SOURCE MATERIAL start
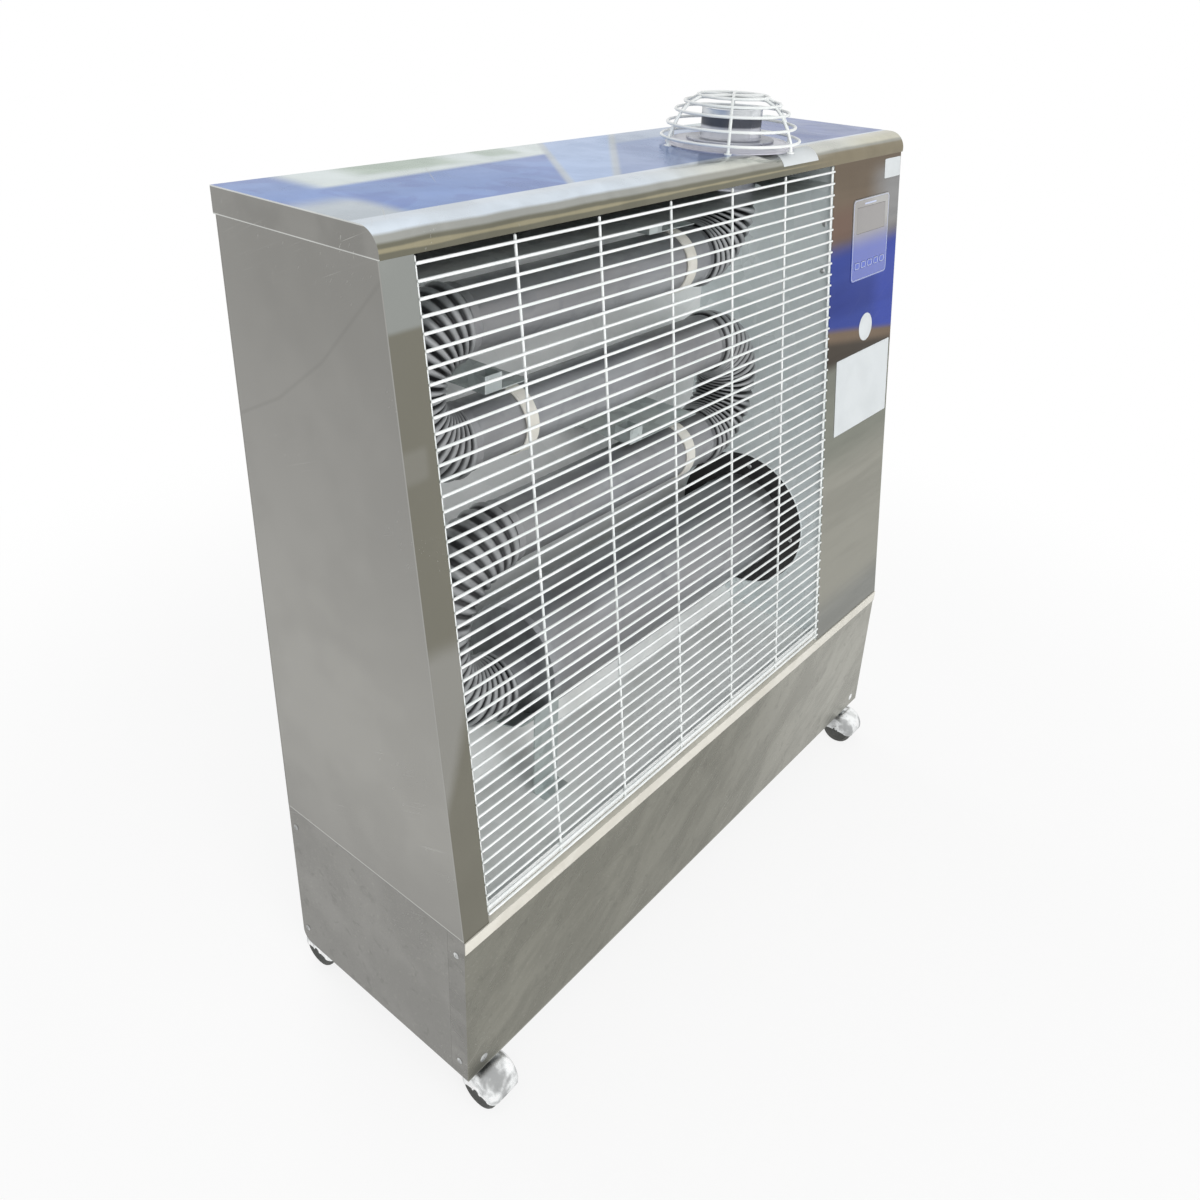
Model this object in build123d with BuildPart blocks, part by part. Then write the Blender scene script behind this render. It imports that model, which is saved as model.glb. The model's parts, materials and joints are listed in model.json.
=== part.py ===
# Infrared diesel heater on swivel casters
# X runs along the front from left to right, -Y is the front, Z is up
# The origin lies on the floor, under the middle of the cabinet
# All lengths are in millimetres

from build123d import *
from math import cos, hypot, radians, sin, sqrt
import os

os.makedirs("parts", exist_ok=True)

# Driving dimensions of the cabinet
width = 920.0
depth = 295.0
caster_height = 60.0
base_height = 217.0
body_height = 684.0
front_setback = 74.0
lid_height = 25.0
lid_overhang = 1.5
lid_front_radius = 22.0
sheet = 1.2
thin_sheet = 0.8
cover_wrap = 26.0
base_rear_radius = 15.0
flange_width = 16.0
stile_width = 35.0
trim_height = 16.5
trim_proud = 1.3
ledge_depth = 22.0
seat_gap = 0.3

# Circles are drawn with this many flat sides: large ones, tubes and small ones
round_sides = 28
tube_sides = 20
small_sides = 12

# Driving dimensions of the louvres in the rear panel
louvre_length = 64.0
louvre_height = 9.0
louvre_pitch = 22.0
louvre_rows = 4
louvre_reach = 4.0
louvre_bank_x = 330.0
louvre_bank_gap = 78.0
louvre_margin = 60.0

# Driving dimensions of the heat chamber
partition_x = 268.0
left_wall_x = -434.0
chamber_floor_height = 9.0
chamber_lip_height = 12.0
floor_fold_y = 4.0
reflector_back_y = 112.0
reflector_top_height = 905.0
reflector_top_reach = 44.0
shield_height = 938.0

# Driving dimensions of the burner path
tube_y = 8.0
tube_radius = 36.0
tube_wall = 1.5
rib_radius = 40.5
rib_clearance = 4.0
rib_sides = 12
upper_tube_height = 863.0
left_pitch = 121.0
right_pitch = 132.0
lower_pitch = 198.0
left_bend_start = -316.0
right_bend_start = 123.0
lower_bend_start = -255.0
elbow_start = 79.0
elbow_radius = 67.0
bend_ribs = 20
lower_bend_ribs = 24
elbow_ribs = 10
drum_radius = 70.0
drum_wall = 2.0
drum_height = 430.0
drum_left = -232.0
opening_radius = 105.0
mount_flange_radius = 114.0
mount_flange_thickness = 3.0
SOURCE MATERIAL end
__YOUR OBJECTIVE__
Begin with the first line of the listing and copy exactly through the line that contains "louvre_margin = 60.0", please, keeping both ends and leaving out everything after.

__EXERCISE OUTPUT__
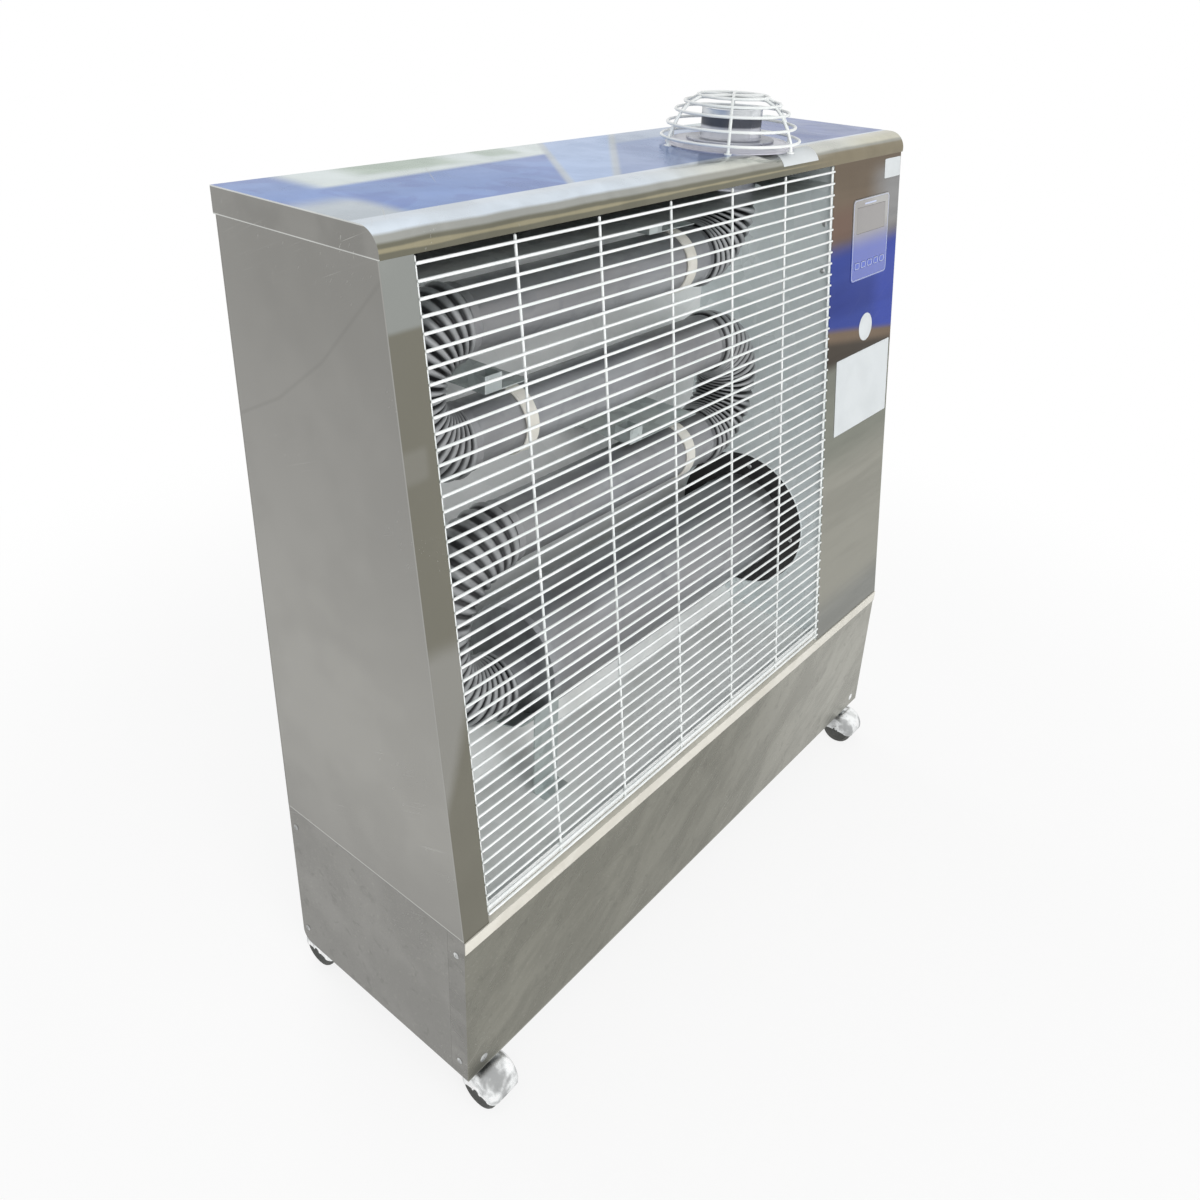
Model this object in build123d with BuildPart blocks, part by part. Then write the Blender scene script behind this render. It imports that model, which is saved as model.glb. The model's parts, materials and joints are listed in model.json.
=== part.py ===
# Infrared diesel heater on swivel casters
# X runs along the front from left to right, -Y is the front, Z is up
# The origin lies on the floor, under the middle of the cabinet
# All lengths are in millimetres

from build123d import *
from math import cos, hypot, radians, sin, sqrt
import os

os.makedirs("parts", exist_ok=True)

# Driving dimensions of the cabinet
width = 920.0
depth = 295.0
caster_height = 60.0
base_height = 217.0
body_height = 684.0
front_setback = 74.0
lid_height = 25.0
lid_overhang = 1.5
lid_front_radius = 22.0
sheet = 1.2
thin_sheet = 0.8
cover_wrap = 26.0
base_rear_radius = 15.0
flange_width = 16.0
stile_width = 35.0
trim_height = 16.5
trim_proud = 1.3
ledge_depth = 22.0
seat_gap = 0.3

# Circles are drawn with this many flat sides: large ones, tubes and small ones
round_sides = 28
tube_sides = 20
small_sides = 12

# Driving dimensions of the louvres in the rear panel
louvre_length = 64.0
louvre_height = 9.0
louvre_pitch = 22.0
louvre_rows = 4
louvre_reach = 4.0
louvre_bank_x = 330.0
louvre_bank_gap = 78.0
louvre_margin = 60.0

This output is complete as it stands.